Gardeners' World points to a clear way to do this. You cut or strim the crop down and leave it lying on the surface, sometimes covered with cardboard or a tarp to speed things up. Soil life then pulls the surface cover crop down over the following weeks, the same way the worms did with my clover. I tried the covered version on a second bed that same spring. I weighed the cardboard down with a few old bricks. That mat broke down a good week sooner than the open one.

Quick Tip

Cover the cut mat with cardboard or a light tarp for two to three weeks. The dark, damp layer pulls in worms and breaks the green manure down faster before you plant.

This route fits some gardens better than others. Established beds that you would rather not disturb are a good match. Digging breaks up the worm channels and fungal threads you have spent seasons building. Heavy-clay gardens also gain a lot. Turning wet clay smears it into dense clods that drain poorly afterward, so leaving the crop on top spares you that mess.

Crop choice changes how well this works. Soft, leafy growers like crimson clover, field beans, and phacelia wilt into a tidy mat that worms pull down fast. Tougher crops with woody stems take longer and can leave a lumpy layer that is hard to plant through. For a surface job, lean toward the soft, sappy types and cut them before they set seed.
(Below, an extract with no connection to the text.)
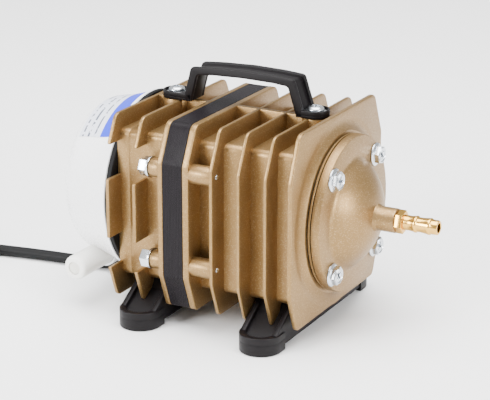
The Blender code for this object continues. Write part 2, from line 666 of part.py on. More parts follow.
clear_scene()
collection = bpy.data.collections.new("air_pump")
bpy.context.scene.collection.children.link(collection)
materials = {
    "cast_gold": make_material("cast_gold", (0.55, 0.36, 0.17), 0.4, 0.6),
    "black_lamination": make_material("black_lamination", (0.03, 0.027, 0.03), 0.45, 0.2),
    "copper": make_material("copper", (0.6, 0.25, 0.1), 0.4, 1.0),
    "white_plastic": make_material("white_plastic", (0.85, 0.85, 0.85), 0.4, 0.0),
    "cream_plastic": make_material("cream_plastic", (0.85, 0.84, 0.8), 0.4, 0.0),
    "white_foam": make_material("white_foam", (0.9, 0.9, 0.88), 0.9, 0.0),
    "steel": make_material("steel", (0.6, 0.6, 0.6), 0.35, 1.0),
    "spring_steel": make_material("spring_steel", (0.5, 0.5, 0.52), 0.3, 1.0),
    "aluminium": make_material("aluminium", (0.75, 0.75, 0.76), 0.4, 1.0),
    "ptfe": make_material("ptfe", (0.15, 0.12, 0.1), 0.5, 0.0),
    "bronze": make_material("bronze", (0.5, 0.33, 0.15), 0.5, 1.0),
    "zinc": make_material("zinc", (0.75, 0.78, 0.8), 0.25, 1.0),
    "brass": make_material("brass", (0.8, 0.55, 0.2), 0.2, 1.0),
    "black_plastic": make_material("black_plastic", (0.025, 0.023, 0.025), 0.4, 0.0),
    "black_rubber": make_material("black_rubber", (0.015, 0.015, 0.017), 0.6, 0.0),
    "paper_label": make_material("paper_label", (0.8, 0.82, 0.9), 0.5, 0.0),
}
bodies = {}
for body_name in ("piston", "suction_valve", "discharge_valve"):
    empty = bpy.data.objects.new(f"{body_name}_axis", None)
    empty.location = Vector((0, 0, AXIS_Z)) * METRE
    collection.objects.link(empty)
    bodies[body_name] = empty

make_front_casing()
make_rear_casing()
make_stator()
make_air_end()
make_piston()
make_spring()
make_bolts()
make_handle()
make_foot("foot_front", FOOT_X[0], FRONT_FINS[2])
make_foot("foot_rear", FOOT_X[1], REAR_FINS[0])
make_foot_screws()
make_rear_cap()
make_electrics()
make_lead()
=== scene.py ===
import math

import bmesh
import bpy
from mathutils import Matrix, Vector


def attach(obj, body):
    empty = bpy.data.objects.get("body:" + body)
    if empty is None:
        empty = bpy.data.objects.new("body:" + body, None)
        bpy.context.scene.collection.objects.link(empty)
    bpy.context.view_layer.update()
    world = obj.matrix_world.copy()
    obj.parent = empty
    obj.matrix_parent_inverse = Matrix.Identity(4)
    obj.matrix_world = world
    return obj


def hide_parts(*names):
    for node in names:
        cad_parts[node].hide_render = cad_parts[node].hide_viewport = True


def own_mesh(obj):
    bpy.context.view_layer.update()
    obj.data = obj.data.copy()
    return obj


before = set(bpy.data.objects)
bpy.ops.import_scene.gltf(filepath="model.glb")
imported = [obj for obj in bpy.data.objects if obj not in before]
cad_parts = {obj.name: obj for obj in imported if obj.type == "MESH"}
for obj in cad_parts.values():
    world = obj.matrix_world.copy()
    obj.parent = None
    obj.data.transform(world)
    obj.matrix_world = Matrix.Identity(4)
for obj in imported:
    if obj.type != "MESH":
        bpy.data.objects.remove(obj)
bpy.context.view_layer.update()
millimetre = 0.001
axisHeight = 69.4  # the pump's own axis, mm above the floor
axisCentre = (0.0, axisHeight)
print("frame loaded")


def linearColour(hexCode, alpha=1.0):
    channels = [int(hexCode[i : i + 2], 16) / 255 for i in (1, 3, 5)]
    return (*[c / 12.92 if c <= 0.04045 else ((c + 0.055) / 1.055) ** 2.4 for c in channels], alpha)


# Settings are the node's own fields; inputs are values or (node, output) links, with _ for a space.
def addNode(tree, kind, settings=None, **inputs):
    node = tree.nodes.new(kind)
    for field, value in (settings or {}).items():
        setattr(node, field, value)
    for key, value in inputs.items():
        socket = node.inputs[int(key[1:])] if key[0] == "i" and key[1:].isdigit() else node.inputs[key.replace("_", " ")]
        if isinstance(value, tuple) and len(value) == 2 and isinstance(value[0], bpy.types.Node):
            tree.links.new(value[0].outputs[value[1]], socket)
        else:
            socket.default_value = value
    return node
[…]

Give the surface growth real time to break down before you plant into it. Allow at least three to four weeks for soft crops like clover or vetch, and longer for tougher, stemmy plants like rye. If you sow too soon, the breaking-down material can rob young roots of nitrogen and slow your seedlings right when they need a push. Push transplants into the gaps rather than scattering fine seed, since seed struggles to find soil through a heavy mulch.